Saturday, August 13, 2022

WITMonth Day 13 | Last Words from Montmartre by Qiu Miaojin

I appear to have never written a full review of it on the blog, but when I read Notes of a Crocodile several years back, I enjoyed it quite a bit. Qiu Miaojin's novel (translated from Chinese by Bonnie Huie) was tightly written, insightful, and ultimately extremely rewarding as a general reading experience. It's a book I've frequently recommended, and one that I will likely continue to recommend. It also guaranteed that I would purchase Qiu's other book available in English - Last Words from Montmartre, translated from Chinese by Ari Larissa Heinrich.

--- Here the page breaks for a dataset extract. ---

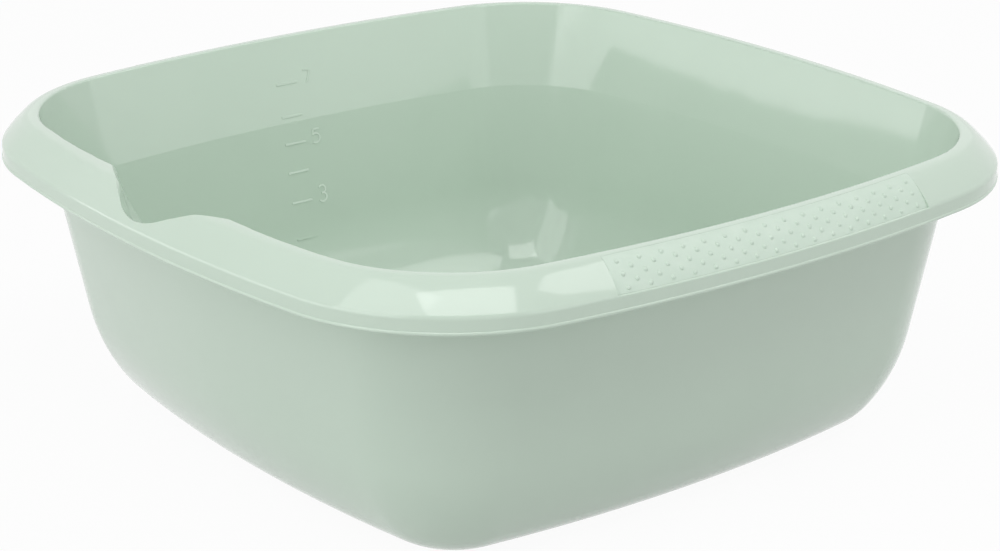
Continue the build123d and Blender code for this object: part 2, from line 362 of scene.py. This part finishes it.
spots = []
moved = []
for vertex in bowl_mesh.vertices:
    spot = vertex.co * 1000
    out, way_out = outward(spot)
    spots.append((way_out, tilts(out, spot.z)))
    moved.append(vertex.co + Vector((*way_out, 0)) * drift(out, spot) / 1000)
facings = [kept.vector.copy() for kept in bowl_mesh.attributes["own_facing"].data]
for facet in bowl_mesh.polygons:
    corners = [spots[number] for number in facet.vertices]
    shared = set(corners[0][1]).intersection(*(found for way_out, found in corners[1:]))
    for name in shared:
        upper = name == "wall inside" and facet.center.z * 1000 > stacking_line
        bend = upper_lean if upper else 0
        true_facings = [facing_at(way_out, found[name] + bend) for way_out, found in corners]
        if facet.area < sliver_area or facet.normal.dot(true_facings[0]) > facing_match:
            for loop, facing in zip(facet.loop_indices, true_facings):
                facings[loop] = facing
for vertex, new_place in zip(bowl_mesh.vertices, moved):
    vertex.co = new_place
bowl_mesh.attributes.remove(bowl_mesh.attributes["own_facing"])
bowl_mesh.normals_split_custom_set(facings)
bowl_shell = bpy.data.objects.new("bowl_shell", bowl_mesh)
bpy.context.scene.collection.objects.link(bowl_shell)
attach(bowl_shell, "root")
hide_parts("bowl_moulding")
for mesh in (bowl.data, bowl_mesh):
    mesh.materials.clear()
    mesh.materials.append(moulding_finish)

# Grips: soft elastomer pads in the same mint, moulded into a recess of each side rim. Their surface is flush at
# the top and sinks below the rim towards the skirt, and five rows of raised dots stop wet fingers from slipping.
# The tool is spark eroded there, so the pads are matt with a fine even grain.
soft_mint = (0.570, 0.685, 0.590, 1)
soft_mint_worn = (0.600, 0.710, 0.618, 1)
wear_lumps = 90.0
spark_lumps = 3200.0
dimple_lumps = 900.0
dimple_depth = 0.00003
spark_depth = 0.00001
wear_range = (0.4, 0.7)
matt = 0.40
wear_dulls = 0.12
dimple_dulls = 0.10
elastomer_ior = 1.46

grip_finish, wire = new_finish("soft_mint_elastomer")
place = wire.node("ShaderNodeTexCoord", {}, {}, "Object")
wear = wire.noise(place, wear_lumps, 4.0)
spark = wire.noise(place, spark_lumps)
dimple = wire.noise(place, dimple_lumps, 3.0)
tone = wire.blend(wire.ramp(wear, *wear_range), soft_mint, soft_mint_worn)
roughness = matt + wear * wear_dulls + dimple * dimple_dulls
relief = wire.bump(dimple, dimple_depth)
relief = wire.bump(spark, spark_depth, relief)
soft = wire.node("ShaderNodeBsdfPrincipled", {}, {
    "Base Color": tone,
    "Roughness": roughness,
    "IOR": elastomer_ior,
    "Normal": relief,
})
wire.node("ShaderNodeOutputMaterial", {}, {"Surface": soft})
for name in ("right_grip", "left_grip"):
    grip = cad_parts[name]
    grip.data.materials.clear()
    grip.data.materials.append(grip_finish)

# Studio: a white floor that runs out of view and a white surround, which show white to the camera and in the gloss.
# Wide panels of soft light stand left and right of the camera with a gap between them, one softbox hangs high in
# front and one high on the right, and a weak one behind fills the far side. Lengths are in metres.
floor_half = 6.0
floor_white_share = 0.95
paper_white = (0.70, 0.70, 0.70, 1)
white = (1, 1, 1, 1)
surround_light = 0.42

floor_mesh = bpy.data.meshes.new("studio_floor")
floor_corners = [(-floor_half, -floor_half, 0), (floor_half, -floor_half, 0),
                 (floor_half, floor_half, 0), (-floor_half, floor_half, 0)]
floor_mesh.from_pydata(floor_corners, [], [(0, 1, 2, 3)])
floor = bpy.data.objects.new("studio_floor", floor_mesh)
bpy.context.scene.collection.objects.link(floor)


def shows_white(wire):
    """1 for the rays that show the surround itself: seen straight, in gloss or through glass."""
    kinds = ("Is Camera Ray", "Is Glossy Ray", "Is Transmission Ray")
    camera_ray, glossy_ray, through_ray = [wire.node("ShaderNodeLightPath", {}, {}, kind) for kind in kinds]
    return camera_ray + glossy_ray + through_ray


floor_finish, wire = new_finish("white_paper")
paper = wire.node("ShaderNodeBsdfDiffuse", {}, {"Color": paper_white})
glow = wire.node("ShaderNodeEmission", {}, {"Color": white, "Strength": 1.0})
shown = wire.node("ShaderNodeMixShader", {}, {0: shows_white(wire) * floor_white_share, 1: paper, 2: glow})
wire.node("ShaderNodeOutputMaterial", {}, {"Surface": shown})
floor_mesh.materials.append(floor_finish)

world = bpy.data.worlds.new("studio")
bpy.context.scene.world = world
world.use_nodes = True
world.node_tree.nodes.clear()
wire = Wire(world.node_tree)
strength = surround_light + shows_white(wire) * (1 - surround_light)
sky = wire.node("ShaderNodeBackground", {}, {"Color": white, "Strength": strength})
wire.node("ShaderNodeOutputWorld", {}, {"Surface": sky})


# The lamps aim at the middle of the bowl. For each: degrees round from +X and degrees up from there, how far away it
# stands, its width and length, and its power in watts.
lamp_aim = Vector((0, 0, 0.08))
softboxes = {
    "front_top_softbox": (-27, 60, 1.7, 1.05, 0.62, 6.8),
    "left_panel": (-106, 11.5, 1.9, 3.7, 0.55, 11.2),
    "left_high_panel": (-82, 42, 1.9, 1.1, 1.9, 9.6),
    "right_panel": (28, 14, 1.9, 2.0, 0.8, 4.1),
    "right_high_softbox": (60, 51, 1.8, 1.2, 0.7, 6.6),
    "back_fill": (140, 30, 1.9, 2.0, 1.2, 1.5),
}
for name, (azimuth, elevation, distance, width, length, power) in softboxes.items():
    softbox = bpy.data.lights.new(name, "AREA")
    softbox.shape = "RECTANGLE"
    softbox.size = width
    softbox.size_y = length
    softbox.energy = power
    stand = bpy.data.objects.new(name, softbox)
    bpy.context.scene.collection.objects.link(stand)
    flat = distance * math.cos(math.radians(elevation))
    rise = distance * math.sin(math.radians(elevation))
    turn = math.radians(azimuth)
    from_bowl = Vector((flat * math.cos(turn), flat * math.sin(turn), rise))
    stand.location = lamp_aim + from_bowl
    stand.rotation_euler = (-from_bowl).to_track_quat("-Z", "Y").to_euler()

# Camera: at the photograph's place, above the corner between the lip's side and the right grip.
# It was fitted to the photograph: its place in metres, how far it looks down and how far round it stands, in degrees.
camera_place = (0.78250, -0.61191, 0.41875)
looks_down = 20.70
stands_round = 51.64
focal_length = 94.324
film_width = 36
shift_right = -0.0083
shift_up = 0.0311

camera_data = bpy.data.cameras.new("camera")
camera_data.lens = focal_length
camera_data.sensor_width = film_width
camera_data.shift_x = shift_right
camera_data.shift_y = shift_up
camera = bpy.data.objects.new("camera", camera_data)
bpy.context.scene.collection.objects.link(camera)
camera.location = camera_place
camera.rotation_euler = (math.radians(90 - looks_down), 0, math.radians(stands_round))
bpy.context.scene.camera = camera
bpy.context.scene.view_settings.view_transform = "Standard"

Last Words is a harder book to classify. For starters, it hardly reads like fiction, with a deeply up-front first-person narration that is hard to separate from Qiu the author, though it also very much reads like a novel. The idea that any book with biographical elements must be a memoir is, of course, ridiculous, but there's something intensely intimate in this text that I could hardly separate what I knew of Qiu from the narrative unfolding on the page. (It's hard to call it a story, exactly, but there is certainly a narrative.) Maybe it's possible to read Last Words without the meta-knowledge that Qiu committed suicide not long after the novel concludes. Maybe it's possible to truly shuffle these letters and separate the art from the artist, but I often couldn't. Even as I read the letters that form Last Words as fiction, they somehow felt colored by Qiu's own life and, sadly, her death. When read linearly (as I did), it feels even more like a narrative that is pushing toward this final conclusion that can only be reached by the external reader. And since the book is comprised of letters which the reader is basically intruding upon (or being invited into?), there emerges this sort of unique conversation between author and reader that both defines the novel and breaks it down into little pieces.

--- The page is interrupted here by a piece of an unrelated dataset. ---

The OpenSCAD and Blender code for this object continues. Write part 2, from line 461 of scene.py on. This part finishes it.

I liked Last Words, though I cannot say I liked it nearly as much as Notes of a Crocodile. In many ways, it's a much more complex work, certainly in terms of what it demands of its reader. As translator Ari Larissa Heinrich writes in the fascinating and insightful afterword, it's an almost relentlessly dark book, challenging its readers and raising extremely difficult, ugly topics. If Last Words is meant to be a conversation with the reader, it is one that is shaped by the narrator's anguish, depression, and even violence. Slim a work as it may be, it is heavy. That's not necessarily a bad thing, but there's a bleakness to the entire reading experience that I don't think existed in quite the same way as in Notes of a Crocodile.

It's also a fascinating text in how it addresses relationships and sexuality. For a work written in the 1990s, it feels astonishingly modern in its approach to bodies, sexual desire, and romantic love. Parts felt like they could have been written just a few weeks ago, and shared on a Tumblr blog. Qiu also delves into cultural topics, frequently looping back to discussions of particular films and artistic narratives that the narrator admires. It's one of the few spaces in which the book gains a little distance from the internal darkness that dominates it. It wasn't necessarily my favorite part (I can't say that I really understood what Qiu was going for, not being familiar with many of the films cited), but it provides an interesting dimension to an already complex, multifaceted work.

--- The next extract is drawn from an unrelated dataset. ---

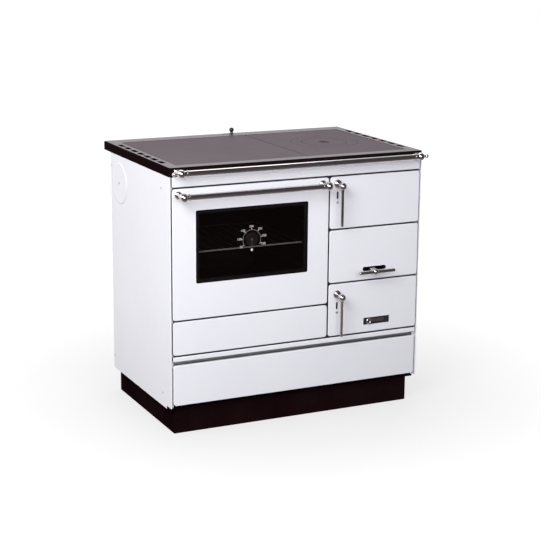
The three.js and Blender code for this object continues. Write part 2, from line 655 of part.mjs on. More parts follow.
function makeFireboxDoor() {
  const group = new THREE.Group();
  const rows = [lines.firebox + gap / 2, lines.fascia - gap / 2];
  part(group, "firebox_door_shell", sideDoorShell(rows, latches.firebox), "enamel");
  const plate = slab(rectangle([liner.left, liner.right], [rows[0] + 6, rows[1] - 6], 4), "front",
    [liner.front, liner.back]);
  const { left, right, bottom, top: height } = fireMouth;
  const shield = softSlab(rectangle([left + 8, right - 8], [bottom + 8, height - 8], 6), "front",
    [liner.back - 2, liner.back + 4.5], 1.5);
  part(group, "firebox_door_inner", join(plate, shield), "castIron");
  part(group, "firebox_door_seal", border([left - 14, right + 14], [bottom - 14, height + 14], 6,
    [liner.back + seat, casing.front - 0.6]), "rope");
  part(group, "firebox_latch", latch(latches.firebox), "chrome");
  stove.add(group);
}

function makeAshDoor() {
  const group = new THREE.Group();
  const rows = [lines.rail + gap / 2, lines.ash - gap / 2];
  const { left, right, bottom, top: height, knobX, z } = airSlide;
  const window = slab(rectangle([left, right], [bottom, height], 1.5), "front", [face - 5, face + 5], 2);
  part(group, "ash_door_shell", cut(sideDoorShell(rows, latches.ash), window), "enamel");
  const plate = slab(rectangle([liner.left, liner.right], [rows[0] + 6, rows[1] - 6], 4), "front",
    [liner.front, liner.back]);
  const airHoles = [0, 1, 2, 3].map((i) =>
    bar([knobX + 4 + i * 18, liner.front - 5, z], [knobX + 4 + i * 18, liner.back + 5, z], 5, 8));
  part(group, "ash_door_inner", cut(plate, ...airHoles), "castIron");
  part(group, "ash_latch", latch(latches.ash), "chrome");

  // The air slide: a strip that runs in the recess, moved by a round knob with a dished middle.
  const strip = slab(rectangle([knobX - 6, 319], [z - 6.5, z + 6.5], 2), "front", [face + 1.7, face + 3.2], 2);
  const ring = turned([[0, 0], [8, 0], [11.5, 2.5], [11.5, 5], [9, 7], [6, 5.5], [5, 2.5], [0, 2.5]],
    [knobX, face - 0.6, z], [0, -1, 0], 16);
  const neck = bar([knobX, face - 2, z], [knobX, face + 2.5, z], 4, 10);
  part(group, "air_slide", join(strip, neck, ring), "chrome");
  stove.add(group);
}

// One strip carries the four hinge tabs; the tabs stand in the gaps above and below the two doors.
function makeHingeStrip() {
  const { x, y, pin } = sideHinge;
  const back = casing.front - seat;
  const strip = block([x - 28, x - 10], [back - 2.5, back], [lines.rail - 6, lines.fascia + 6]);
  const tabs = [[lines.fascia, -1], [lines.firebox, 1], [lines.ash, -1], [lines.rail, 1]].flatMap(([z, way]) => [
    slab(rectangle([x - 28, x + 5], [y - 3.5, back], 3), "top", [z - 0.8, z + 0.8], 1),
    bar([x, y, z], [x, y, z + way * 9], pin, 8),
  ]);
  part(stove, "hinge_strip", join(strip, ...tabs), "steel");
}

// ---------------------------------------------------------------- firebox

function makeBricks() {
  const { left, right, front, back, floor, top: height, brick } = firebox;
  const low = floor + seat;
  const full = [front - brick, back + brick];
  const inner = [left + seat, right - seat];
  const stones = {
    firebrick_left: [[left - brick, left], full, [low, 740]],
    firebrick_right: [[right, right + brick], full, [low, height]],
    firebrick_front: [inner, [front - brick, front], [low, 645]],
    firebrick_rear: [inner, [back, back + brick], [low, height]],
  };
  for (const [name, [x, y, z]] of Object.entries(stones)) {
    part(stove, name, softSlab(rectangle(x, y, 4), "top", z, 3, 1), "firebrick");
  }
}

// Two rows of long slots, the same in the grate and in the slide under it.
function grateSlots(shift, z, end = 0) {
  const slots = [];
  for (let i = 0; i < 8; i++) {
    const x = 282.5 + shift + (i - 3.5) * 25;
    for (const y of [[-235, -96], [-80, 60]]) {
      slots.push(slab(rectangle([x - 6, x + 6], y, end), "top", z, 1));
    }
  }
  return slots;
}

function makeGrate() {
  const { left, right, front, back, floor } = firebox;
  const bed = [ashBox.top + seat, floor - seat];
  const frame = slab(rectangle([ashBox.left, ashBox.right], [-285, ashBox.back], 6), "top", bed);
  const opening = slab(rectangle([182, 383], [-243, 68], 6), "top", [bed[0] - 1, bed[1] + 1]);
  part(stove, "grate_frame", cut(frame, opening), "castIron");
  const grate = softSlab(rectangle([left + 2, right - 2], [front + 2, back - 2], 4), "top", [floor, floor + 10], 1, 1);
  part(stove, "grate", cut(grate, ...grateSlots(0, [floor - 1, floor + 11], 6)), "castIron");
}

// The slide under the grate shakes the ash down; a rod joins it to the T-handle at the front.
function makeShaker() {
  const group = new THREE.Group();
  const { x, z } = shaker;
  const slide = [ashBox.top - 8.7, ashBox.top - 2.7];
  const rodRadius = 4.3;
  const rodEnd = -195;
  const plate = slab(rectangle([168, 354], [-246, 70], 3), "top", slide);
  const lug = block([x - 8, x + 8], [rodEnd - 20, rodEnd + 5], [z - 7, slide[0] + 1]);
  const bore = bar([x, rodEnd - 25, z], [x, rodEnd, z], rodRadius + seat, 10);
  const slots = grateSlots(-21.5, [slide[0] - 1, slide[1] + 1]);
  part(group, "grate_slide", join(cut(plate, ...slots), lug).subtract(bore), "castIron");
  const reach = -342;
  const handle = join(
    bar([x, reach, z], [x, rodEnd - seat, z], rodRadius, 8),
    turned([[0, 0], [7, 0], [9.5, 5], [7, 10], [0, 10]], [x, reach + 9, z], [0, 1, 0], 12),
    ball([x, reach, z - 1.5], 10.5, 10),
    bar([x - 60, reach, z - 2], [x + 74, reach, z - 2], 5.2, 10),
  );
  part(group, "shaker_handle", handle, "chrome");
  stove.add(group);
}

// ---------------------------------------------------------------- ash compartment and drawer

function makeAshCompartment() {
  const { left, right, bottom, top: height, back, sheet: s } = ashBox;
  const front = casing.front + 3 + seat;
  const shell = block([left, right], [front, back], [bottom, height]);
  const room = block([left + s, right - s], [front - 1, back - s], [bottom + s, height + 1]);
  const railTop = height - 9;
  const rails = [[-262, -236], [60, 86]].map((y) => block([left + 1, right - 1], y, [railTop - 3, railTop]));
  part(stove, "ash_box", join(cut(shell, room), ...rails), "steel");

  const floor = bottom + s + seat;
  const tray = block([176, 389], [-280, 95], [floor, 375]);
  const hollow = block([178, 387], [-278, 93], [floor + 2, 376]);
  const grip = block([240, 325], [-289, -279], [343, 347]);
  part(stove, "ash_pan", join(cut(tray, hollow), grip), "zinc");
}

function makeDrawer() {
  const group = new THREE.Group();
  const { bottom, top: height, halfWidth: x, back } = drawer;
  part(group, "drawer_front", frontPan([-drawer.frontHalf, drawer.frontHalf], [bottom, height]), "enamel");
  const front = face + pan.depth + seat;
  const floor = drawer.bottom + 7 + seat;
  const tray = block([-x, x], [front, back], [floor, floor + drawer.height]);
  const hollow = block([-x + sheet, x - sheet], [front + sheet, back - sheet], [floor + sheet, height]);
  part(group, "drawer_tray", cut(tray, hollow), "zinc");
  stove.add(group);
}

makePlinth();
makeSides();
makeRear();
makeBase();
makeFrontPlate();
makePartition();
makeFrontPanels();
makeTopFrame();
makeHotplates();
makeTowelRail();
makeDamper();
makeOven();
makeOvenDoor();
makeFireboxDoor();
makeAshDoor();
makeHingeStrip();
makeBricks();
makeGrate();
makeShaker();
makeAshCompartment();
makeDrawer();

// The oven handle reaches furthest forward and the top frame furthest back.
const reach = ovenHandle.ball - ovenHandle.y;
stove.position.y = (reach - top.halfDepth) / 2;

const assembly = new THREE.Group();
assembly.add(stove);

export default assembly;
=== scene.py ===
# The look of a white wood cookstove: enamelled doors and sides, a dark cast frame with ground hotplates,
# chromed rails and latches, and a dark oven window. Lengths are in millimetres in the stove's own place,
# with Y = 0 at the middle of the top frame; set_down() brings a finished mesh to the frame, in metres. The
# camera, the floor and the lamps are in metres from the start.
import json
import math

import bmesh
import bpy
from mathutils import Matrix, Vector


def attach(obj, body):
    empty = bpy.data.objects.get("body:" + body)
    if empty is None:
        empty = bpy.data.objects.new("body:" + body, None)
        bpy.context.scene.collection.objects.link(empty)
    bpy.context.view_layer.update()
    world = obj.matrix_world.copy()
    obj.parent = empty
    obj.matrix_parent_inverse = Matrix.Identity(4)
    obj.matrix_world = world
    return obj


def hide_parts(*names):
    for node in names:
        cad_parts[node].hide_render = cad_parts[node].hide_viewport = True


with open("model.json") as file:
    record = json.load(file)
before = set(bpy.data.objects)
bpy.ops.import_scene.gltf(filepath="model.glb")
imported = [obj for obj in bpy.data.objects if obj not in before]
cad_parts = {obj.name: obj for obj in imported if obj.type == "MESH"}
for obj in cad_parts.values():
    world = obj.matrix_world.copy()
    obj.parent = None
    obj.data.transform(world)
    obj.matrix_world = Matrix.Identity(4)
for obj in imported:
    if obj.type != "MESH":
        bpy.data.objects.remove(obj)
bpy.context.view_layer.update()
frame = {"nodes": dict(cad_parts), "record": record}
nodes = frame["nodes"]

MM = 0.001
TO_FRAME = Matrix.Translation((0, 0.0305, 0)) @ Matrix.Scale(MM, 4)

# ------------------------------------------------------------------ sizes, as the stove is built

FACE = -302
# The gap lines between the panels: COLUMN is a place along X, the others are heights.
HALF_GAP = 2.6
COLUMN, FASCIA, FIREBOX, ASH, RAIL, OVEN = 105.4, 806, 629, 448, 267, 381
FASCIA_TOP, RAIL_FOOT = 841, 249
DRAWER_Z = (103, 236)
SIDE, DRAWER_SIDE, CASING = 441.5, 440, 449

# The white enamel reaches round the fold and a little way down a panel's flange.
PAN_DEPTH, PAN_SHEET, SOFT_EDGE = 9, 1.5, 2.5
WHITE_DEPTH, DRAWER_WHITE_DEPTH = 3.2, 8.6
PANEL_CORNER, STRIP_CORNER = 9, 3.5

TOP_X, TOP_Y, TOP_Z = 450, 300, 870
TOP_CORNER, TOP_SHOULDER, TOP_SKIRT, TOP_WALL = 6, 4, 28.7, 4
WELL_X, WELL_Y, WELL_DEPTH, WELL_LEDGE = 410, (-259, 236), 11, 12
VENT_X, VENT_FIRST_Y, VENT_STEP, VENTS_A_SIDE = 431, -187, 60, 7
VENT_HALF_X, VENT_HALF_Y, VENT_DEPTH = 8.5, 21.5, 12
DAMPER_SLOT_X, DAMPER_SLOT_Y = (-14, 24), (281, 289)

LEFT_PLATE_X, RIGHT_PLATE_X = (-407, 48.2), (51.8, 407)
PLATE_Y, PLATE_THICK, PLATE_DROP, PLATE_EDGE = (-256, 233), 10, 0.4, 1.5
RING_CENTRE, RING_HOLE = (235, -8), 115.6
LID_WELL = 17.4

# Places on the front are (X, Z), on the top (X, Y) and on the sides (Y, Z).
WINDOW_X, WINDOW_Z = (-363, 28), (498, 732)
SHAKER_SLOT_X, SHAKER_SLOT_Z = (233, 321), (480, 494)
SLIDE_WINDOW_X, SLIDE_WINDOW_Z = (240, 338), (295, 319)
THERMOMETER = (-171, 624)
FIREBOX_LATCH = (134, 780.6)
ASH_LATCH = (138.7, 410.5)
SHAKER = (259, 486)
AIR_KNOB, AIR_STRIP_X = (258, 307.5), (252, 319)
DAMPER_KNOB = (20, 285)
SIDE_OUTLET = (148, 749)
SIDE_SCREWS = ((222, 798), (-228, 797), (222, 130), (-228, 130))

# ------------------------------------------------------------------ camera, in metres

VIEW_AZIMUTH, VIEW_ELEVATION, VIEW_ROLL = -25.602, 13.660, 0.454
VIEW_SPOT = (-2.1206, -4.4750, 1.6502)
FOCAL_PIXELS, PHOTO_PIXELS, SENSOR = 1496.94, 540, 36


def new_object(name, data):
    """An object of its own in the scene."""
    made = bpy.data.objects.new(name, data)
    bpy.context.scene.collection.objects.link(made)
    return made


def photo_camera():
    """The camera of the photograph, from its fitted place, direction and roll."""
    azimuth, elevation, roll = (math.radians(v) for v in (VIEW_AZIMUTH, VIEW_ELEVATION, VIEW_ROLL))
    away = Vector((math.sin(azimuth) * math.cos(elevation), -math.cos(azimuth) * math.cos(elevation),
                   math.sin(elevation)))
    level = (-away).cross(Vector((0, 0, 1))).normalized()
    upright = level.cross(-away)
    right = level * math.cos(roll) + upright * math.sin(roll)
    up = upright * math.cos(roll) - level * math.sin(roll)
    lens = bpy.data.cameras.new("photo_camera")
    lens.sensor_width = SENSOR
    lens.lens = FOCAL_PIXELS / PHOTO_PIXELS * SENSOR
    lens.clip_end = 100
    camera = new_object("photo_camera", lens)
    place = Matrix((right, up, away)).transposed().to_4x4()
    place.translation = Vector(VIEW_SPOT)
    camera.matrix_world = place
    bpy.context.scene.camera = camera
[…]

Ultimately, this isn't as easy a book to recommend as Notes, because it's much less straightforward. At the same time, this is probably what makes Last Words such a unique, lasting piece of art: I can't think of many other novels, memoirs, or even poetry collections that managed to convey such intimacy and depth in so short a time. On just about every technical level, it's hard to find fault in Last Words. Its brutal honesty can be uncomfortable at times, and there were certainly aspects that I didn't connect with as much, but that has little to do with how the book is built on the whole. No, it's not easy, and no, I can't say that I found it to be as globally rewarding a reading experience as Notes of a Crocodile, but I did like and admire the work. I suspect others will too.